Avrupa’da ve Türkiye’de Avrupa İslam tarihinin savaş tarihi ve siyasi tarih olarak öğretildiğine ve bunun yanlış bir yaklaşım olduğuna değinen Şahin, “Bundan 10 asır önce Endülüs medeniyetinde bir arada yaşama kültürü oluşturulmuş ve Müslümanlar ile farklı dinlere mensup insanlar bir arada yaşamıştır. Daha yakın tarihe bakacak olursak Osmanlı İmparatorluğu, Avrupa’da fethedilen topraklarda yaşayan gayri Müslimlere herhangi bir dini zorlama ve baskı yapmamış dinlerini yaşama konusunda dünyaya örnek olacak bir dini hoşgörü örneği sergilemiştir. Müslümanlar ve Avrupalılar olarak Avrupa İslam tarihine sosyal ve iktisadi tarih açısından bakabilirsek farklı dinlere mensup insanların bir arada çok kolay bir şekilde yaşadığını ve ortak yaşam kültürünün oluştuğunu görürüz. Gerek Endülüs döneminde gerekse de Osmanlı Devleti zamanında Müslüman ilim adamlarının Avrupa’nın aydınlanmasında etkisi çok büyüktür. Fransa’da İtalya’da, Almanya’da İbni Sina’nın, İbni Rüşt’ün görüşleriyle şekillenen ekoller vardır. Batı medeniyetinin oluşmasında İslam kültürünün etkisini düşünecek olursak bu medeniyeti tümüyle reddetmek doğru değildir. Aynı şekilde Avrupa’nın da İslam Medeniyetini reddetmesi mümkün değildir. Genel olarak Avrupa nüfusuna bakacak olursak nüfusun yüzde 8’lik kısmı Müslüman azınlıklardan oluşmaktadır.

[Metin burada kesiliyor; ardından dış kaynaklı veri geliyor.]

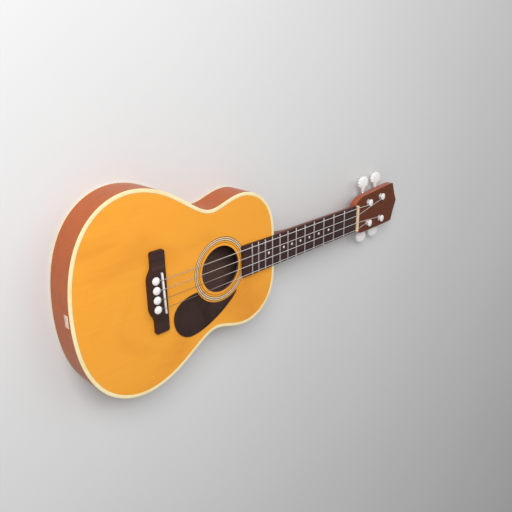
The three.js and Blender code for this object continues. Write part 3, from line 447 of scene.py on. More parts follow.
def moulded(name, colour, shade, rough, coat=0.1, speckle=90.0, specular=0.3):
    """Plastic or bone with a faint cloudiness and a fine surface."""
    material, tree, shader = new_finish(name, rough, coat=coat, coat_rough=0.08, specular=specular)
    cloud = noise(tree, seen_at(tree, (speckle, speckle, speckle)), 1.0, 4.0, 0.6, 0.4)
    tree.links.new(ramp(tree, cloud, ((0.3, shade), (0.6, colour))), shader.inputs["Base Color"])
    tree.links.new(spread(tree, cloud, rough - 0.04, rough + 0.06), shader.inputs["Roughness"])
    fine = noise(tree, seen_at(tree, (900, 900, 900)), 1.0, 2.0, 0.5)
    raise_by(tree, shader, fine, 0.02, 0.3)
    return material


def worked_metal(name, colour, shade, rough):
    """Metal with fine brush marks and a faint tarnish."""
    material, tree, shader = new_finish(name, rough, metal=1.0)
    marks = noise(tree, seen_at(tree, (300, 300, 1500)), 1.0, 3.0, 0.6)
    stain = noise(tree, seen_at(tree, (120, 120, 120)), 1.0, 4.0, 0.6, 0.5)
    tree.links.new(ramp(tree, stain, ((0.35, shade), (0.62, colour))), shader.inputs["Base Color"])
    tree.links.new(spread(tree, marks, rough - 0.08, rough + 0.12), shader.inputs["Roughness"])
    raise_by(tree, shader, marks, 0.01, 0.4)
    return material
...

Avrupa toplumu bu azınlıkların artık kalıcı bir nüfus unsuru olduğuna kanaat getirdi. Avrupa ve İslam olgusunu teolojik ve teorik açıdan değil de yaşanan bu gelişmeler ışığında, ortak bir takım değerler ve ortak yaşama kültürü açısından değerlendirecek olursak, İslam Medeniyeti din olarak, tarih olarak, kültür olarak, inanç olarak, insan olarak Avrupa’nın vazgeçilmez bir parçası ve asli unsurudur. Ortak değerlerde buluşulabilir ve bir arada yaşama kültürü oluşturulabilir.” şeklinde konuştu.       

 

Toplantının ardından MÜSİAD Konya Şubesi Başkan Vekili Mehmet Ali Korkmaz, günün anısına Yrd. Doç. Dr. Ertuğrul Şahin’e hediye takdim etti.